北日本新聞掲載『くらしの法律Q&A』

相続登記の義務化 いつから?-来年4月スタート

2023.12.09

北日本新聞掲載 2023年12月9日

執筆者:弁護士 神保 壽之

土地や建物の所有者が亡くなったときの「相続登記」が義務化されると聞きました。なぜ義務化されるのでしょうか。また、いつから何がどう変わるのか教えてください。

これまでの制度では、相続登記は義務ではありませんでした。しかし不動産登記法の改正によって、来年4月1日から相続登記の申請が義務化されることになりました。

背景となったのが「所有者不明土地」問題です。相続登記がされないままであれば、現在の所有者が誰か、連絡先がどこかが直ちに分かりません。何代も相続登記の放置が続くと権利者が何十人にわたるという事態も生じます。この問題は東日本大震災後の復興の妨げにもなりました。

相続登記の義務化後は、相続による不動産の取得を知った日から3年以内に相続登記を申請しなければなりません。制度開始の来年4月1日より前に相続が発生していた事案であっても、制度開始から3年以内に相続登記を申請することが義務付けられています。

そして正当な理由なく相続登記を怠った場合には、10万円以下の過料の対象となります。

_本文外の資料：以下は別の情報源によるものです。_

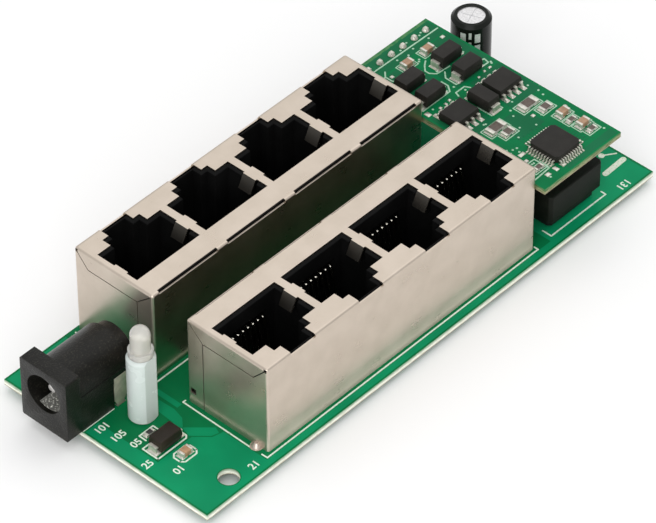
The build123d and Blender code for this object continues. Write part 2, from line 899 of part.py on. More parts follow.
def build():
    """Every sub-part, by the name of its file."""
    nodes = {"main_board": main_board()}
    shield = port_shield()
    housing = port_housing()
    contacts = port_contacts()
    for name, place in row_places().items():
        nodes[name + "_port_shield"] = place * shield
        nodes[name + "_port_housing"] = place * housing
        nodes[name + "_port_contacts"] = at_each([place], contacts)

    socket = socket_place()
    side = on_board(side_terminal_x() - socket_overhang, side_terminal_y()) * Rot(0, 0, 90)
    rear = socket * Pos(rear_terminal_x(), 0, 0)
    rear_top = socket_axis_height + 2 * socket_pin_radius
    nodes["power_socket_body"] = socket * socket_body()
    nodes["power_socket_pin"] = socket * socket_pin()
    nodes["power_socket_sleeve_spring"] = socket * sleeve_spring()
    nodes["power_socket_rear_terminal"] = rear * flat_terminal(rear_terminal_width, rear_top)
    nodes["power_socket_side_terminal"] = side * flat_terminal(
        side_terminal_width, socket_shelf + 0.8
    )

    light = on_board(light_from_end, light_row)
    nodes["indicator_spacer"] = light * light_spacer()
    nodes["indicator_lens"] = light * light_lens()
    nodes["indicator_leads"] = at_each([light], light_leads())

    surge = beside_light(*surge_diode_place)
    nodes["surge_diode_case"] = surge * diode_case()
    nodes["surge_diode_leads"] = at_each([surge], diode_leads())
    nodes["input_capacitor"] = beside_light(*input_capacitor_place) * chip(chip_capacitor)
    nodes["indicator_resistor"] = beside_light(*light_resistor_place) * chip(chip_small)

    nodes["converter_board"] = converter_board()
    nodes["header_strip"] = header_strip()
    nodes["header_pins"] = header_pins_set()
    nodes["choke_case"] = choke_place() * choke_case()
    nodes["choke_base"] = choke_place() * choke_base()
    nodes["choke_terminals"] = at_each([choke_place()], choke_terminals())
    nodes["smoothing_capacitor_can"] = can_place() * capacitor_can()
    nodes["smoothing_capacitor_sleeve"] = can_place() * capacitor_sleeve()
    nodes["smoothing_capacitor_bung"] = can_place() * capacitor_bung()
    nodes["smoothing_capacitor_leads"] = at_each([can_place()], capacitor_leads())

    catch = on_converter(*catch_diode_place) * Rot(0, 0, 90)
    nodes["rectifier_cases"] = at_each(rectifier_places(), [diode_case()])
    nodes["rectifier_leads"] = at_each(rectifier_places(), diode_leads())
    nodes["catch_diode_case"] = catch * diode_case()
    nodes["catch_diode_leads"] = at_each([catch], diode_leads())
    switches = [on_converter(x, switch_row) for x in switch_columns]
    nodes["switch_transistor_cases"] = at_each(switches, [switch_case()])
    nodes["switch_transistor_leads"] = at_each(switches, switch_lead_rows())
    controller = on_converter(*controller_place)
    nodes["controller_case"] = controller * controller_case()
    nodes["controller_leads"] = at_each([controller], controller_lead_rows())

    chips = {
        "sense_resistors": (sense_resistor_places, chip_large),
        "medium_resistors": (medium_resistor_places, chip_medium),
        "small_resistors": (small_resistor_places, chip_small),
        "converter_capacitors": (converter_capacitor_places, chip_capacitor),
    }
    for name, (places, size) in chips.items():
        nodes[name] = at_each([on_converter(*place) for place in places], [chip(size)])
    return nodes


for name, shape in build().items():
    export_step(shape, "parts/" + name + ".step")
    volume = sum(solid.volume for solid in shape.solids())
    print(name, len(shape.solids()), "solids", round(volume, 2), "mm3")
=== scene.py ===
# %% [markdown]
# # Power over ethernet panel
# A narrow green circuit board that feeds power into network cables. It carries two rows of
# four upright ports in folded metal shields, a barrel socket, a small light on a white
# spacer, and a second board on header pins. The solids come packed from the CAD model. This
# script gives them their finishes, and adds what a board maker prints, plates and solders.

import math
import random

import bmesh
import bpy
from mathutils import Matrix, Vector


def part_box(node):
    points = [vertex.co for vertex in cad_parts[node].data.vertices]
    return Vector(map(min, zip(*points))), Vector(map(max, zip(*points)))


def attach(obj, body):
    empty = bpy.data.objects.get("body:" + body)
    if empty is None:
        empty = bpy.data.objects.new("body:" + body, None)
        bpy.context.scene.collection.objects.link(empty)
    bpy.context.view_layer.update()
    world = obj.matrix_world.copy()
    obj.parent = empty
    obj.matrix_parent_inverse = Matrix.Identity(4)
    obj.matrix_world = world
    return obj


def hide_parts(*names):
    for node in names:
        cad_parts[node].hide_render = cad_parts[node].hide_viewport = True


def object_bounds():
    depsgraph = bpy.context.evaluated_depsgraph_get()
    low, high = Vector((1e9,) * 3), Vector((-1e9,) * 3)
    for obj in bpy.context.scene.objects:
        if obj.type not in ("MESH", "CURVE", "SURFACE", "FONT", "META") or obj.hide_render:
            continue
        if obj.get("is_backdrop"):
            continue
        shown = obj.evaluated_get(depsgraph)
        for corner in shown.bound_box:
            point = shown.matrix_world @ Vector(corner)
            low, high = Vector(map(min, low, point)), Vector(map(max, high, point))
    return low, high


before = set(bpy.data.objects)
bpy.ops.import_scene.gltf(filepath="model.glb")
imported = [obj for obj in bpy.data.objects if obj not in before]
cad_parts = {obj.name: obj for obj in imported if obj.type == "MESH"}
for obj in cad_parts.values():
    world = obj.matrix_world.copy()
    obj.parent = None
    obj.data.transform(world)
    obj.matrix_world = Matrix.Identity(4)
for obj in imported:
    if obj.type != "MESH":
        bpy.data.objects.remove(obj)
cad_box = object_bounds()
print(len(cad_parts), "solids, box", [tuple(round(v, 4) for v in p) for p in cad_box])

# %% [markdown]
# Places on a board are easiest to give in millimetres from one corner, here the corner
# beside the mounting hole. Heights come from the faces of the two boards, so ink and pads
# always lie on the board that carries them.

# %% Units and places
MM = 0.001
PORTS = 4
PORT_PITCH = 13.97 * MM
board_low, board_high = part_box("main_board")
converter_low, converter_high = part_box("converter_board")
board_top = board_high[2]
converter_top = converter_high[2]


def place(x, y, z=board_top):
    """A point over the main board, from its near corner in millimetres, at height z."""
    return Vector((board_low[0] + x * MM, board_low[1] + y * MM, z))


print("board", [round((h - l) / MM, 2) for l, h in zip(board_low, board_high)], "mm")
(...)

とはいえ遺産分割を巡る争いがあるなど、相続登記がすぐにできないこともあります。そこで相続人が簡易に義務を果たせるように「相続人申告登記」の制度も新設されました。

これは不動産の所有名義人についての相続が開始した旨と、自身がその不動産の所有名義人の相続人である旨を申告する登記で、この登記を行えば、相続登記の申請義務が果たされたとみなされます。

相続人申告登記の後に遺産分割が成立したときは、その成立時から3年以内に所有権移転登記をする必要があります。